L’une est évidente, c’est celle des promesses sociales. Le Ra'am, c’est avant tout le parti des Bédouins du Negev. Il y a 200 000 bédouins en Israël, une population très conservatrice en croissance démographique  forte, mais dont la sédentarisation inéluctable pose ici comme ailleurs de grandes difficultés. Les questions de pauvreté, de criminalité, de sous éducation et d’habitation sont majeures et peuvent être l’objet d’avancées aussi bien de la part du Likoud que de ses adversaires.

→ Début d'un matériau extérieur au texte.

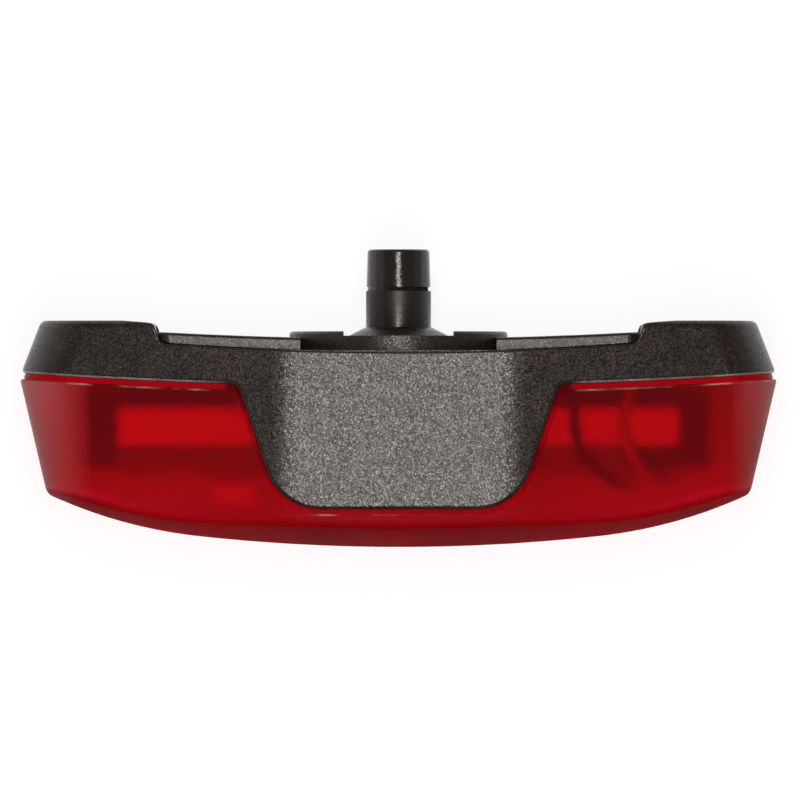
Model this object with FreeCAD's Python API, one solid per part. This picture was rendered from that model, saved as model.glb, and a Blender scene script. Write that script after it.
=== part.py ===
import FreeCAD, Part
import math
import os

V = FreeCAD.Vector

# Frame
# X runs across the light, +Y points to the helmet, +Z is up in use.
# The origin is the foot of the peg's cylinder, on the peg's axis. Sizes are in millimetres.

# Body section, seen from the rider's back
HALF_HEIGHT = 13.8          # half the height at the middle
FLAT_HALF = 10.2            # half the width of the flat middle
BEND_R = 12.0               # bend between the flat middle and the slopes
SLOPE_DEG = 11.0            # fall of the top towards the ends
END_CORNER_R = 6.0          # rounding between a slope and the end

# Body plan, seen from above
WIDEST_HALF = 37.8          # half the width where housing and lens would meet
WIDEST_IN = 0.35            # the widest place lies in the groove, this far in front of its rear edge
HOUSING_FLARE = 0.39        # growth of the half width per mm towards the widest place
LENS_TAPER = 0.235          # loss of the half width per mm towards the front
PARTING_Y = -5.97           # joint line between housing and lens, at the middle
PARTING_R = 542.0
PAD_Y = 0.6                 # rear faces of the two end pads
PAD_EDGE_X = 24.35          # inner edge of a pad
PAD_EDGE_Y = 0.32
PAD_BREAK_X = 25.2          # the pad's first slope changes here
PAD_BREAK_Y = 0.43
PAD_FLAT_X = 27.5           # a pad is level outside this
PAD_FLAT_R = 4.0
PAD_FOOT_X = 23.6           # foot of the step from the pad down to the seam
PAD_CORNER_R = 0.9
PAD_SKIM = 0.04             # the level face is cut this far under the top of that rounding
SEAM_Y = -2.55              # rear edge of the housing wall, at the middle
SEAM_R = 320.0
SEAM_END_IN = 1.6           # the seam's curve ends this far inside the step's foot
SEAM_GAP = 0.12
SEAM_EDGE_R = 0.2
STEP_RADII = (0.8, 0.5)     # foot and edge of the step to a pad

# Front of the lens
FRONT_Y = -22.0
FRONT_MIDDLE_R = 185.0      # plan radius of the front's middle stretch
FRONT_END_R = 48.0          # plan radius towards the ends, and radius of the upright bulge
FRONT_MIDDLE_HALF = 20.0    # the end radius starts here
FRONT_EDGE_R = 1.0          # rounding of the edge between the front and the sides
FRONT_TALL = 18.0           # half the height of the form that the bulge is turned from
FRONT_SWEEP_DEG = 100.0

# Walls
HOUSING_WALL = 1.6
LEDGE_WALL = 2.6            # thicker wall behind the gasket
BROW_WALL = 1.3
LENS_WALL = 2.0
TONGUE_OUT = 1.7            # the lens tongue lies between these two insets
TONGUE_IN = 2.6
FIT = 0.05                  # gap between fixed pieces that nest
LOOSE = 0.15                # gap between nested pieces that are handled

# Brow, the flap of the housing over the lens, above and below
BROW_HALF = 15.9            # half the width at BROW_TOP_Y
BROW_TOP_Y = -5.9
BROW_SIDE = 0.338           # loss of the half width per mm towards the front
BROW_FRONT_Y = -18.15
BROW_CORNER_R = 5.6
BROW_ROOT_R = 1.2
BROW_EDGE_R = 0.42
BROW_GAP = 0.45             # groove round the brow

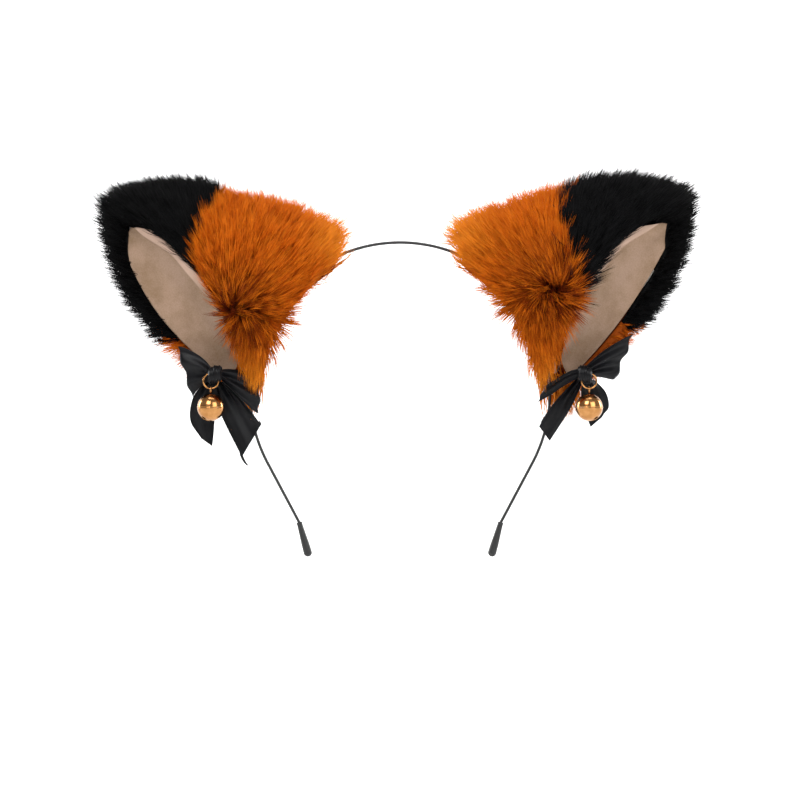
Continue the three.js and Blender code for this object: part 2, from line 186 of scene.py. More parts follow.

Il y a  paradoxalement aussi des convergences entre les  ultra-orthodoxes  du Shas ou de Yahadut Hatorah et le Ra'am sur le soutien à l’éducation religieuse. Leur rejet de l’homosexualité est aussi violent. Enfin, n’oublions pas qu’ il y a dans l’armée israélienne probablement plus de bédouins que de haredim. Cependant si Raam partage avec les ultra orthodoxes le fait de ne pas être sioniste, l’antisionisme des Frères Musulmans qui ont un agenda politique est évidemment plus inquiétant que l’antisionisme des ultra-orthodoxes.  Israël est cependant un pays où quelques députés fréristes « soft » ne risquent pas d’entamer le consensus idéologique national. Bien sûr, le parti sioniste religieux, dans lequel il y a des racistes déplorables, ne veut pas voir d’arabes dans la coalition. Mais Benjamin Netanyahou, dont les commentaires envers la population arabe d’Israël ont été souvent dans le passé empreints de mépris, sait être pragmatique quand il le faut.

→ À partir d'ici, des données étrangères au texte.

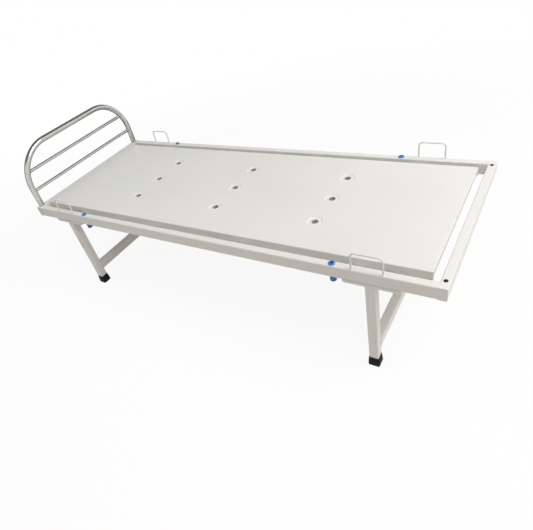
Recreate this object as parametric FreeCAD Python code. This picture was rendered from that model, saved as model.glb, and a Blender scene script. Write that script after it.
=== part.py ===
import FreeCAD, Part
import math
import os

os.makedirs("parts", exist_ok=True)

# Attendant bed, millimetres.
# +X runs from the head to the foot, +Y from the near side to the far side and +Z up.
# The origin is on the floor under the middle of the bed.

# Bed
bed_length = 1830.0  # outer face of the head rail to outer face of the foot rail
bed_width = 700.0  # over the outer faces of the side rails
rail_top_height = 418.0  # floor to the top of the rails

# Rails: rectangular tube
rail_height = 44.0
rail_width = 27.0
rail_wall = 1.6
rail_corner = 4.0  # outer radius of the tube's long edges

# Sheet top
deck_thickness = 1.2
deck_proud = 2.0  # sheet above the top of the rails
deck_side_gap = 29.0  # side rail to the sheet's turned-down edge
deck_foot_gap = 24.0  # foot rail to the sheet's turned-down edge
deck_flange = 31.0  # depth of the turned-down edge at the sides
deck_end_flange = 16.0  # its depth across the two ends
deck_return = 10.0  # full depth carried round each corner on to the ends
deck_bend = 2.5  # outer radius of the bend
deck_corner = 3.0  # outer radius of the upright corners

# Vent holes in the sheet top, each in a pressed dish whose floor rises to the hole
dish_radius = 27.0
dish_floor_radius = 22.5
dish_depth = 3.0
dish_rise = 1.5  # floor's rise from the foot of the dish's wall to the hole
dish_hole_radius = 12.5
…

Les élections ont tourné autour de la personnalité de Bibi et les programmes sociaux ont pour la plupart des partis été  absents de la campagne. Pourtant chacun sait que les disparités socio-économiques en Israël sont considérables. Les bédouins représentent la partie la plus pauvre de la population et l’une des plus jeunes, ce qui en fait des vecteurs privilégiés de délinquance ou de radicalisation.

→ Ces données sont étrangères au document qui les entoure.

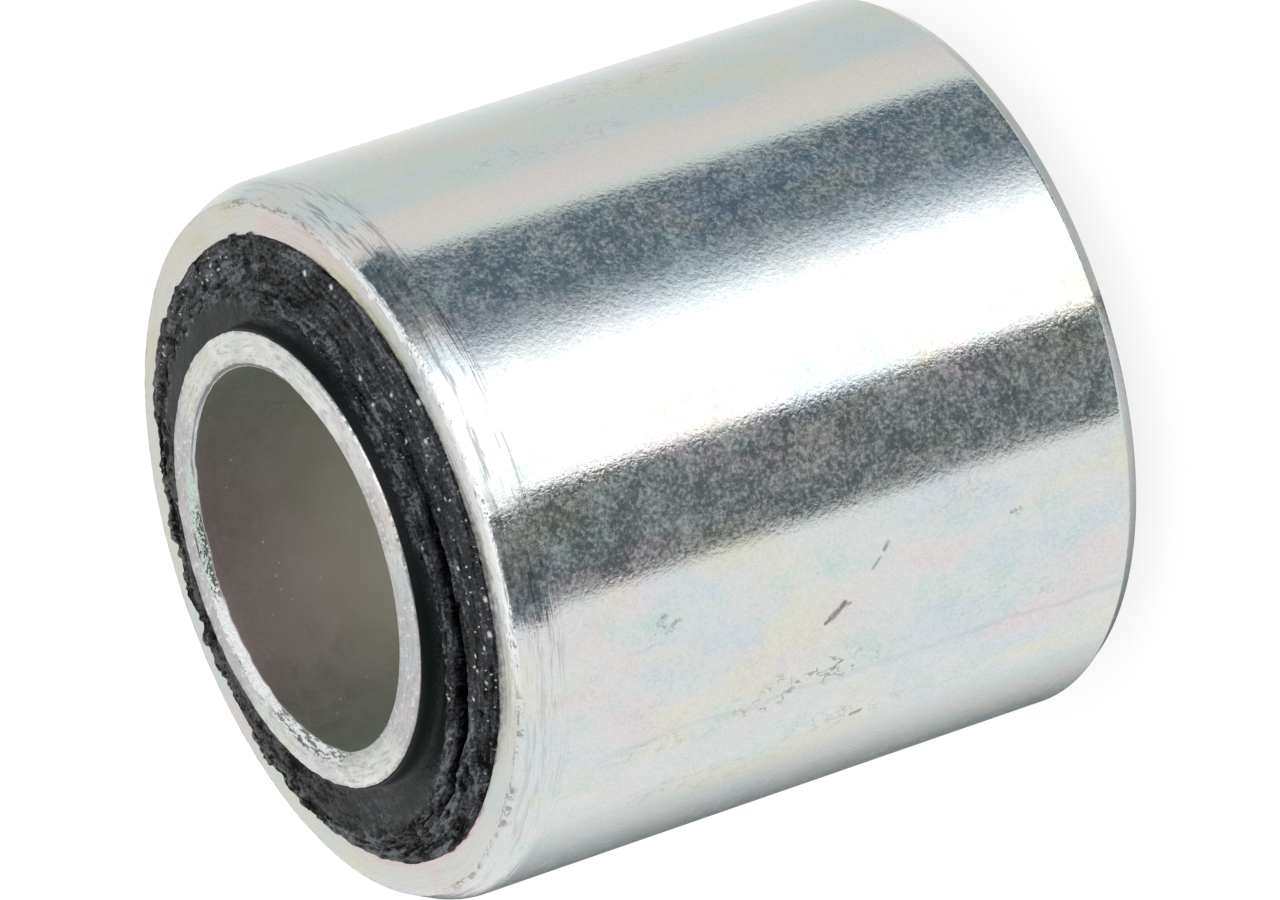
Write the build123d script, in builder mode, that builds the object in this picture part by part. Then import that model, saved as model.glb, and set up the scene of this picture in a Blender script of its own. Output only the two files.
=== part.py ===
from build123d import *
import math
import os

# Rubber metal bush: a moulded rubber ring bonded between two plated steel sleeves.
# Millimetres. The bush stands on one end: +Z runs along the bore, and the origin
# is the centre of the inner sleeve's lower end.

# ---- the three rings, from the bore outwards ----
bore_diameter = 16.0         # clears an M16 bolt
inner_wall = 1.5
rubber_thickness = 3.5
outer_wall = 2.0

# ---- outer sleeve, pressed into its housing ----
outer_length = 29.0
lead_in_length = 1.3         # long shallow chamfer that guides the bush into its housing
lead_in_depth = 0.6
rear_chamfer_length = 0.65   # short chamfer at the lower end
rear_chamfer_depth = 0.4

# ---- inner sleeve, clamped by the bolt that passes through it ----
projection = 1.5             # how far each end stands out of the outer sleeve
mouth_bevel = 0.3            # bevel round each mouth of the bore
edge_break = 0.12            # broken outer edge of each end

# ---- end faces of the rubber, heights above the outer sleeve's ends ----
root_rise = 0.45             # where the rubber leaves the inner sleeve
crest_rise = 0.7             # crest of the bead moulded round the inner sleeve
crest_offset = 0.55          # from the inner sleeve's wall to that crest
crest_round = 0.35
rim_rise = 0.15              # where the rubber meets the outer sleeve

# ---- the fold in the upper end face, a crescent that runs out at both ends ----
fold_bearing = 248.0         # direction of its deepest point, from +X, in degrees
fold_offset = 1.5            # from the inner sleeve's wall to its deepest point
fold_drift = 3.1             # how far the centre of its arc lies off the bore's axis
fold_depth = 0.9             # its deepest point, below the bead's crest
fold_tilt = 12.0             # lifts the far side of its arc clear of the rubber, in degrees
fold_inner_slope = 37.0      # the flank towards the bore, from upright, in degrees
fold_outer_slope = 4.0       # the flank towards the outer sleeve, from upright, in degrees

# ---- what follows from them ----
bore_radius = bore_diameter / 2
inner_radius = bore_radius + inner_wall
bond_radius = inner_radius + rubber_thickness
outer_radius = bond_radius + outer_wall
outer_bottom = projection
outer_top = outer_bottom + outer_length
inner_length = outer_length + 2 * projection

os.makedirs("parts", exist_ok=True)


# Outer sleeve: a length of tube with two unlike chamfers, turned in one section.
with BuildPart() as outer_sleeve:
    with BuildSketch(Plane.XZ) as sleeve_section:
        with BuildLine() as sleeve_outline:
            Polyline(
                (bond_radius, outer_bottom),
                (outer_radius - rear_chamfer_depth, outer_bottom),
                (outer_radius, outer_bottom + rear_chamfer_length),
                (outer_radius, outer_top - lead_in_length),
                (outer_radius - lead_in_depth, outer_top),
                (bond_radius, outer_top),
                close=True,
            )
        make_face()
    revolve(axis=Axis.Z)


# Inner sleeve: a plain tube with bevelled mouths and broken outer edges.
with BuildPart() as inner_sleeve:
    Cylinder(inner_radius, inner_length, align=(Align.CENTER, Align.CENTER, Align.MIN))
    Cylinder(
        bore_radius,
        inner_length,
        align=(Align.CENTER, Align.CENTER, Align.MIN),
        mode=Mode.SUBTRACT,
    )
    end_faces = inner_sleeve.faces().filter_by(GeomType.PLANE)
    end_edges = end_faces.edges().filter_by(GeomType.CIRCLE).sort_by(SortBy.RADIUS)
    mouth_edges = end_edges[:2]
    rim_edges = end_edges[2:]
    chamfer(mouth_edges, mouth_bevel)
    fillet(rim_edges, edge_break)


# Rubber: bonded to both sleeves over their whole overlap. Each end face rises to a
# rounded bead beside the inner sleeve and falls away to the outer one.
with BuildPart() as rubber_insert:
    with BuildSketch(Plane.XZ) as rubber_section:
        with BuildLine() as rubber_outline:
            Polyline(
                (inner_radius, outer_bottom - root_rise),
                (inner_radius + crest_offset, outer_bottom - crest_rise),
                (bond_radius, outer_bottom - rim_rise),
                (bond_radius, outer_top + rim_rise),
                (inner_radius + crest_offset, outer_top + crest_rise),
                (inner_radius, outer_top + root_rise),
                close=True,
            )
        make_face()
        crests = rubber_section.vertices().group_by(Axis.Y)
        fillet([crests[0][0], crests[-1][0]], crest_round)
    revolve(axis=Axis.Z)

    # The fold is cut by a thin wedge swept round a tilted axis, so that it is deepest
    # at its bearing and runs out of the face on both sides of it.
    bearing = math.radians(fold_bearing)
    tilt = math.radians(fold_tilt)
    fold_radius = inner_radius + fold_offset + fold_drift
    outward = Vector(math.cos(bearing), math.sin(bearing), 0)
    up = Vector(0, 0, 1)
    fold_floor = outer_top + crest_rise - fold_depth
    deepest = outward * (inner_radius + fold_offset) + up * fold_floor
    spoke = outward * math.cos(tilt) - up * math.sin(tilt)
    fold_normal = outward * math.sin(tilt) + up * math.cos(tilt)
    fold_plane = Plane(origin=deepest, x_dir=spoke, z_dir=spoke.cross(fold_normal))
    wedge_height = 2 * fold_depth
    inner_lean = wedge_height * math.tan(math.radians(fold_inner_slope))
    outer_lean = wedge_height * math.tan(math.radians(fold_outer_slope))
    with BuildSketch(fold_plane) as wedge_section:
        with BuildLine() as wedge_outline:
            Polyline(
                (0, 0),
                (outer_lean, wedge_height),
                (-inner_lean, wedge_height),
                close=True,
            )
        make_face()
    fold_axis = Axis(deepest - spoke * fold_radius, fold_normal)
    revolve(axis=fold_axis, mode=Mode.SUBTRACT)


outer_sleeve.part.label = "outer_sleeve"
inner_sleeve.part.label = "inner_sleeve"
rubber_insert.part.label = "rubber_insert"
export_step(outer_sleeve.part, "parts/outer_sleeve.step")
export_step(inner_sleeve.part, "parts/inner_sleeve.step")
export_step(rubber_insert.part, "parts/rubber_insert.step")
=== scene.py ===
import math

import bmesh
import bpy
import numpy as np
from mathutils import Matrix, Vector


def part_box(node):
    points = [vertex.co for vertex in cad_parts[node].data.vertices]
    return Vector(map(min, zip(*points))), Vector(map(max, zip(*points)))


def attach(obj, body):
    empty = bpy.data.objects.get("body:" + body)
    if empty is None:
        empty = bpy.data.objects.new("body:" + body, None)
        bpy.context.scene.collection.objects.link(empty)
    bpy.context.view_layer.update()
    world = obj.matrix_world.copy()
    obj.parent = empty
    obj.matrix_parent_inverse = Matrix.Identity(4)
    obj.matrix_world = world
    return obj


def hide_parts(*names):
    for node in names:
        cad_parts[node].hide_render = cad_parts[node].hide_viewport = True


# A rubber metal bush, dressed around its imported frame: two zinc plated steel sleeves
# with a moulded rubber ring between them. Lengths are in millimetres unless a name
# says otherwise. A bearing is in degrees from +X towards +Y, seen from above, and a
# front angle is in degrees from -Y towards +X.

MM = 0.001

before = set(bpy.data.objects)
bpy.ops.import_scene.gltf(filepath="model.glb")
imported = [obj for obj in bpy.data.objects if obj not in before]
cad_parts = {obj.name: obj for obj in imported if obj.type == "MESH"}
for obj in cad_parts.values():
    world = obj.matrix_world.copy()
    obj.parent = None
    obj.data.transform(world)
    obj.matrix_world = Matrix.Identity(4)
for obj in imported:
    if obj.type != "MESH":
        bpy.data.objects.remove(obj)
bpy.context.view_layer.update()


def reach(node):
    """A node's radius, lowest and highest point."""
    low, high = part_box(node)
    return min(-low.x, high.x, -low.y, high.y) / MM, low.z / MM, high.z / MM


outer_radius, outer_bottom, outer_top = reach("outer_sleeve")
bond_radius = reach("rubber_insert")[0]
inner_radius, inner_bottom, inner_top = reach("inner_sleeve")
inner_wall = 1.5
bore_radius = inner_radius - inner_wall

lead_in_length = 1.3
lead_in_depth = 0.6
rear_chamfer_length = 0.65
rear_chamfer_depth = 0.4
mouth_bevel = 0.3
face_radius = outer_radius - lead_in_depth
side_degree = outer_radius * math.pi / 180     # length of one degree round the side


# ---- nodes in short calls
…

Le Ra'am (HaReshima HaAravit HaMe'uhedet) faisait partie de la liste arabe unifiée qui avait obtenu le score considérable de quinze députés lors des élections de mars 2020, mais qui était restée complètement inefficace. Mansour Abbas a fait le pari d’un rapprochement avec Benjamin Netanyahou parce que comme chef du gouvernement c’est lui qui avait le pouvoir de déplacer les priorités. A la surprise générale, il a gagné ce pari, alors que la liste arabe unifiée s’effondrait en n’obtenant que six sièges. Ce qui veut dire que dans la population arabe les considérations socio-économiques deviennent de plus en plus importantes par rapport aux idéologies politiques. Les accords entre Israël et différents Etats musulmans sunnites ont aussi une traduction interne. La haine des arabes envers l’Etat d’Israël ne semble plus être une fatalité. On ne peut que s’en réjouir.